Dinamika dan dialektika kehidupan menegaskan bahwa perubahaan tak dapat disangkal. Tidak ada yang tidak berubah selain perubahan itu sendiri, demikian kata Heraklitos.
Karena itu, sebagai makhluk yang sadar, kegaduhan demokrasi akibat gempuran hoaks, ujaran kebencian dan instrumentasi SARA dapat dibaca sebagai proses pematangan diri manusia Indonesia.
Kita semakin mengerti siapa diri kita, bagaimana seharusnya kehidupan ini dijalankan serta ke mana tujuan hidup kita. Dalam konteks politik, kita mestinya sadar bahwa komunitas besar yang bernama Indonesia lahir dari sebuah visi dan landasan yang sama seperti yang tertuang dalam Pancasila.
Memiliki visi merupakan keunggulan spesies manusia yang tidak dimiliki saudara kita sesama binatang. Jika merujuk 'Sapiens', komunitas-komunitas manusia zaman purba mampu hidup bersama karena punya kemampuan menciptakan fiksi yang tertuang dalam visi.
Visi itulah yang melahirkan Pancasila sebagai titik temu sekaligus titik tuju bersama. Dengan adanya fenomena kebencian yang nyaris memecah-belah bangsa, kita akhirnya mengerti mengapa founding fathers menelurkan Pancasila. Bahwa Pancasila memang titik persinggungan semua perbedaan dengan landasan utamanya, kemanusiaan.
Hoaks dan ujaran kebencian juga semakin mengasa kewarasan berpikir kita untuk kritis dan tajam dalam membedakan sesuatu. Kita semakin terbiasa dan terlatih untuk menghadapi gempuran hoaks serta membedakan dengan tajam mana yang benar dan salah, mana yang palsu dan asli, mana yang baik dan mana yang akan merusak masa depan Negara-bangsa Indonesia.

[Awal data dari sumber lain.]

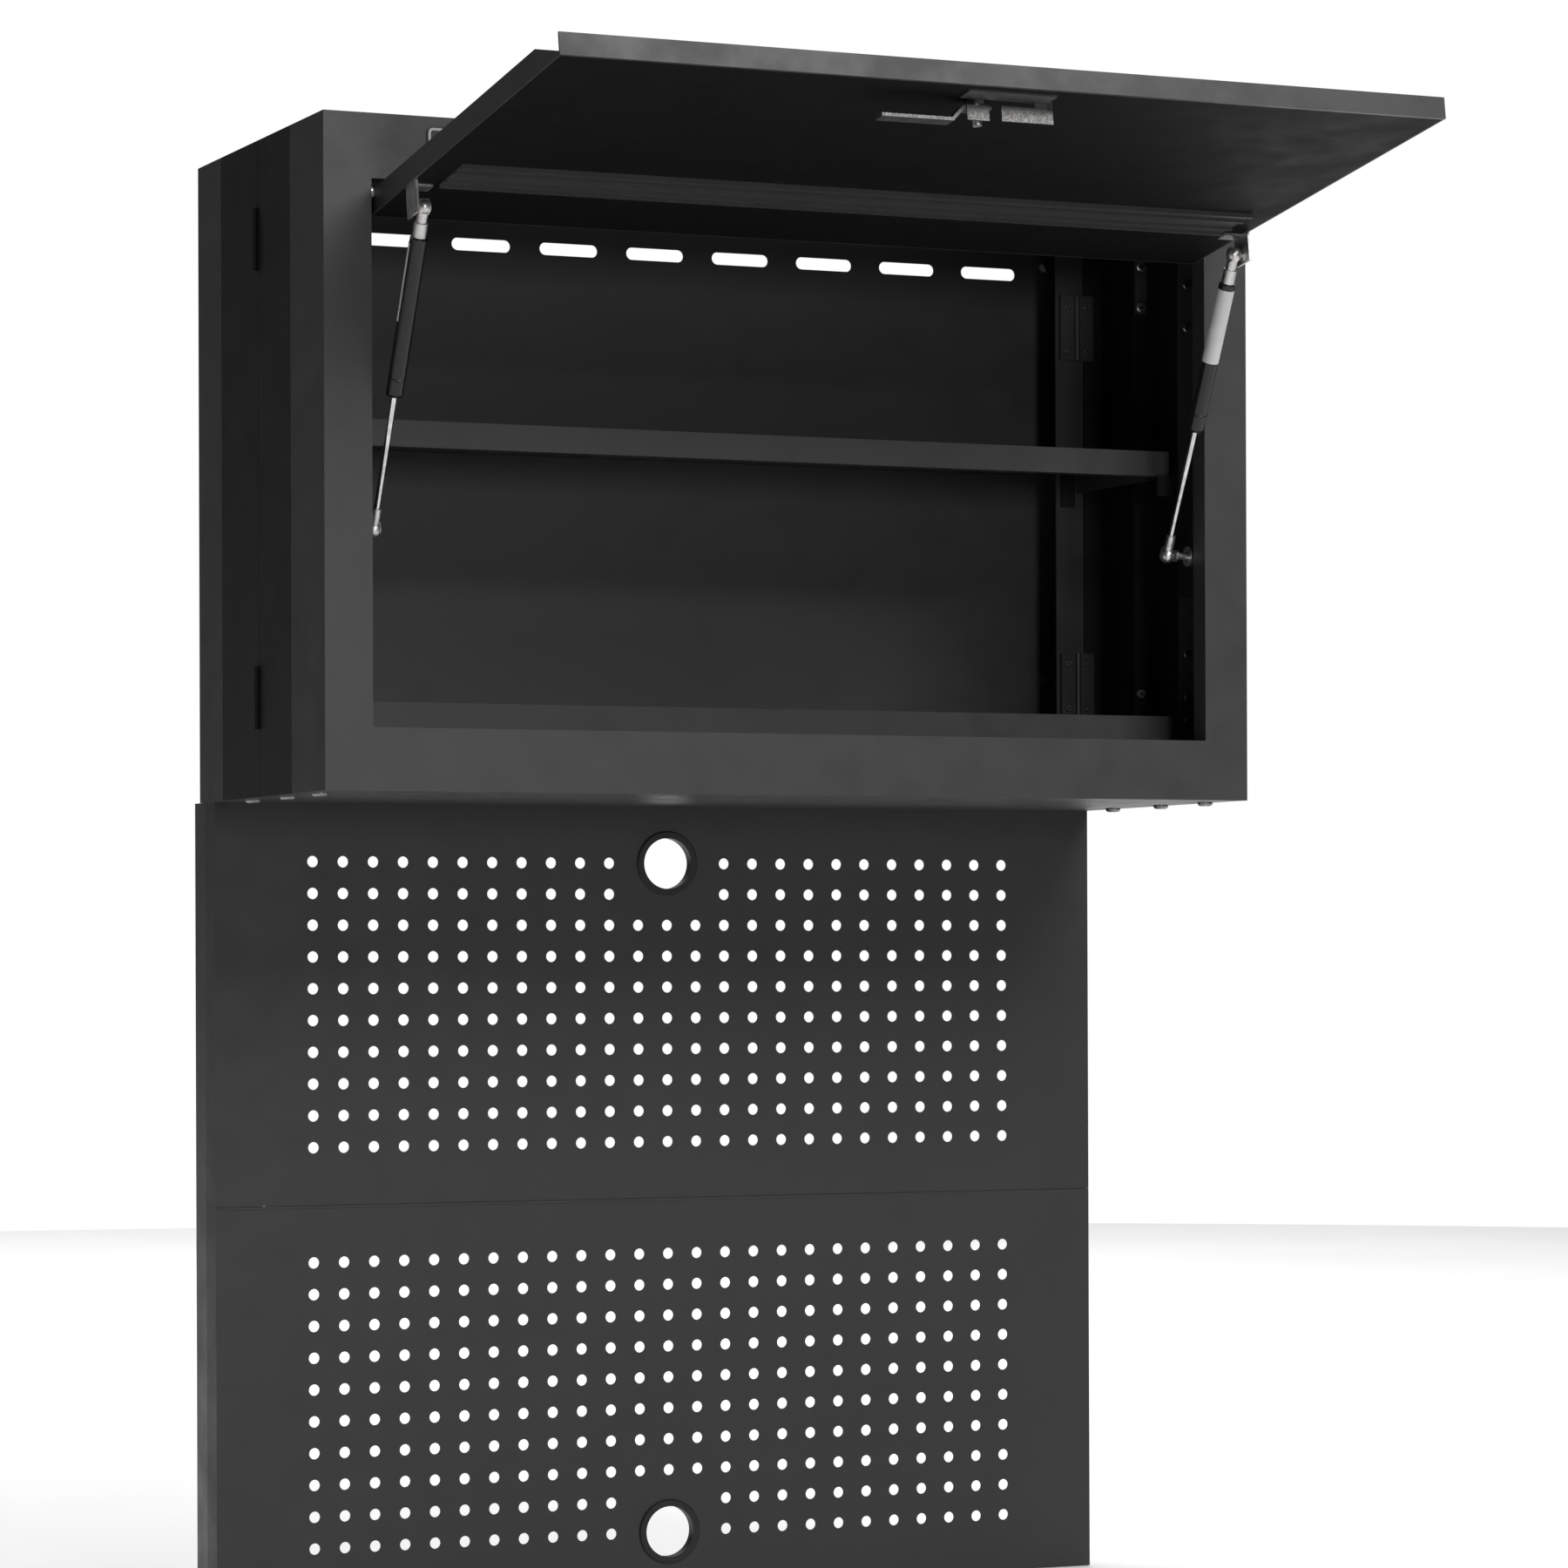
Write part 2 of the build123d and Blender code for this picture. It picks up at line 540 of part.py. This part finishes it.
LABEL_SPAN = (28, 88)
LABEL_TURN = {-1: 172, 1: 45}           # where each blank label starts round its tube, in degrees
CAP_L = 4.0
for side in SIDES:
    where = side_name(side)
    plane = strut_plane(side)
    with BuildPart(plane) as socket:
        Sphere(6.0)
        rod_z(0, 0, 0, 14, 4.2)
        rod_z(0, 0, 12, SOCKET_L, 5.2)
        with Locations((side * 3, 0, 0)):
            Cylinder(2.8, 12, rotation=(0, 90, 0), mode=Mode.SUBTRACT)
    save(socket.part, f"{where}_upper_socket")

    with BuildPart(plane) as cylinder:
        rod_z(0, 0, SOCKET_L, TUBE_END, STRUT_R)
        chamfer(cylinder.edges().filter_by(GeomType.CIRCLE), 1.2)
        rod_z(0, 0, SOCKET_L + CAP_L, TUBE_END - CAP_L, STRUT_R - 1.3, Mode.SUBTRACT)
        rod_z(0, 0, TUBE_END - CAP_L - 1, TUBE_END + 1, ROD_R + 0.3, Mode.SUBTRACT)
    save(cylinder.part, f"{where}_cylinder")

    with BuildPart(plane) as label:
        middle = sum(LABEL_SPAN) / 2
        with Locations(Location((0, 0, middle), (0, 0, LABEL_TURN[side]))):
            Cylinder(STRUT_R + 0.35, LABEL_SPAN[1] - LABEL_SPAN[0], arc_size=150,
                     align=(Align.NONE, Align.NONE, Align.CENTER))
        rod_z(0, 0, LABEL_SPAN[0] - 1, LABEL_SPAN[1] + 1, STRUT_R, Mode.SUBTRACT)
    save(label.part, f"{where}_label")

    with BuildPart(plane) as rod:
        rod_z(0, 0, ROD_START, ROD_END, ROD_R)
        rod_z(0, 0, ROD_START, ROD_START + 8, STRUT_R - 1.6)
    save(rod.part, f"{where}_rod")

    with BuildPart(plane) as low_socket:
        with Locations((0, 0, STRUT_LEN)):
            Sphere(6.0)
        rod_z(0, 0, ROD_END, STRUT_LEN, 3.6)
    save(low_socket.part, f"{where}_lower_socket")

# ---- motion figures, printed for the record ----
closed_z = HINGE_Z - STRUT_S - LOW_BALL_Z
closed_y = HINGE_Y - STRUT_N - LOW_BALL_Y
open_angle = degrees(atan2(-strut_z, -strut_y))
closed_angle = degrees(atan2(closed_z, closed_y))
print("strut open", round(STRUT_LEN, 3), "closed", round(hypot(closed_y, closed_z), 3))
print("strut turns", round(closed_angle - open_angle, 3), "deg while the door turns", 90 + DOOR_TILT)
print("upper ball", [round(v, 3) for v in (high_ball.X, high_ball.Y, high_ball.Z)])
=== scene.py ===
"""Looks for the overhead cabinet: powder-coated steel, zinc fittings, gas struts, studio light."""
import json
import math

import bmesh
import bpy
from mathutils import Matrix, Vector


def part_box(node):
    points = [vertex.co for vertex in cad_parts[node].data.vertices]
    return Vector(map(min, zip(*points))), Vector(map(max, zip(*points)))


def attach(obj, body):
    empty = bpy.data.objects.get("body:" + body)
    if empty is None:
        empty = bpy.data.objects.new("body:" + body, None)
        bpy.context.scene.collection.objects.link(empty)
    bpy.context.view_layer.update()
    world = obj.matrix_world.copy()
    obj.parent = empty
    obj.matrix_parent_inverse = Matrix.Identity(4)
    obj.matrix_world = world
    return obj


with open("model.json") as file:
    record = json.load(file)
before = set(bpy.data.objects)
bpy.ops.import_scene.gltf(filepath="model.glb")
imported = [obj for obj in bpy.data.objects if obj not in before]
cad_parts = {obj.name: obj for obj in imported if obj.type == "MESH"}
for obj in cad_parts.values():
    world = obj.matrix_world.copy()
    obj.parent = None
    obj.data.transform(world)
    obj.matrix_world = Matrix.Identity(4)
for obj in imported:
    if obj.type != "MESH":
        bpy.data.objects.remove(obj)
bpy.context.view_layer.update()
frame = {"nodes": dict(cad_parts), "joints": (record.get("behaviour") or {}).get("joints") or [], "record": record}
nodes = frame["nodes"]
joints = {joint["name"]: joint for joint in frame["joints"]}
slots = {row["node"]: row["material_slot"] for row in frame["record"]["subparts"]}
MM = 0.001
WHITE = (1, 1, 1, 1)
EVEN = (1, 1, 1)                # noise that isn't stretched along any axis

# ---- camera: a long lens from the left, at the height of the upper peg panel ----
CAMERA_PLACE = (-1.6064, -4.008, 0.4994)
CAMERA_TURN = (90.116, 0.204, -24.366)
CAMERA_LENS = 121.67
CAMERA_SENSOR = 36
CAMERA_SHIFT = (-0.067, 0.1122)
CAMERA_REACH = 100

camera_data = bpy.data.cameras.new("camera")
camera_data.lens = CAMERA_LENS
camera_data.sensor_width = CAMERA_SENSOR
camera_data.shift_x, camera_data.shift_y = CAMERA_SHIFT
camera_data.clip_end = CAMERA_REACH
camera = bpy.data.objects.new("camera", camera_data)
camera.location = CAMERA_PLACE
camera.rotation_euler = [math.radians(angle) for angle in CAMERA_TURN]
bpy.context.scene.collection.objects.link(camera)
bpy.context.scene.camera = camera
bpy.context.scene.view_settings.view_transform = "Standard"

# ---- lights and world ----
LIGHTS = (                      # name, place, the point it aims at, side in metres, power in watts
    ("key", (1.0, -3.7, 3.1), (0, 0, 0.75), 1.8, 92),
    ("fill", (-0.3, -4.8, 0.85), (0.1, 0, 0.8), 0.6, 34),
    ("overhead", (0.6, 3.2, 4.2), (0.6, 3.4, 0), 5.0, 260),
)
WORLD_LIGHT = 0.055             # faint light on the object from all round
WORLD_SEEN = 1.0                # how bright that white looks behind the object


def area_light(name, place, target, size, power):
    """A soft square light aimed at a point."""
    data = bpy.data.lights.new(name, "AREA")
    data.size = size
    data.energy = power
    lamp = bpy.data.objects.new(name, data)
    lamp.location = place
    lamp.rotation_euler = (Vector(target) - Vector(place)).to_track_quat("-Z", "Y").to_euler()
    bpy.context.scene.collection.objects.link(lamp)


def background(tree, strength):
    """Plain white of one strength."""
    node = tree.nodes.new("ShaderNodeBackground")
    node.inputs["Color"].default_value = WHITE
    node.inputs["Strength"].default_value = strength
    return node.outputs[0]


def studio_world():
    """White all round, brighter to the camera's own rays than as light."""
    world = bpy.data.worlds.new("studio")
    world.use_nodes = True
    bpy.context.scene.world = world
    tree = world.node_tree
    tree.nodes.clear()
    output = tree.nodes.new("ShaderNodeOutputWorld")
    mix = tree.nodes.new("ShaderNodeMixShader")
    ray = tree.nodes.new("ShaderNodeLightPath")
    tree.links.new(ray.outputs["Is Camera Ray"], mix.inputs[0])
    tree.links.new(background(tree, WORLD_LIGHT), mix.inputs[1])
    tree.links.new(background(tree, WORLD_SEEN), mix.inputs[2])
    tree.links.new(mix.outputs[0], output.inputs[0])


for light in LIGHTS:
    area_light(*light)
studio_world()

# ---- material helpers ----
RAMP_START = 0.35               # the noise values that get a ramp's two colours
RAMP_END = 0.65


def shader(name, rough, metallic=0.0, specular=0.5):
    """A new material and its main shader node."""
    material = bpy.data.materials.new(name)
    material.use_nodes = True
    main = material.node_tree.nodes["Principled BSDF"]
    main.inputs["Roughness"].default_value = rough
    main.inputs["Metallic"].default_value = metallic
    main.inputs["Specular IOR Level"].default_value = specular
    return material, main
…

Demikian pun dengan instrumentasi SARA, kita semakin dilatih untuk mengelolah perbedaan menjadi kekuatan. Kita mengerti bahwa manusia Indonesia memang berbeda. Bahwa perbedaan adalah keniscayaan. Bahwa Indonesia memang lahir dari perbedaan dan jika perbedaan itu terus dieksploitasi demi hasrat kekuasaan purba, pasti akan membakar rumah kita bersama, membakar diri kita dan masa depan bangsa Indonesia.
Pada akhirnya kemampuan untuk membedakan hasrat pragmatis dan hasrat kebaikan bersama mesti menjadi keutamaan kolektif dalam hidup berdemokrasi.
Sebagai makhluk politik, kita semua terutama elit politik juga dituntut untuk membedakan hasrat 'purba' dan hasrat manusia yang beradab serta berakhlak.
Jangan sampai demokrasi kita mundur jauh ke zaman purbakala, sementara bangsa lain kian maju menyongsong era industri 4.0.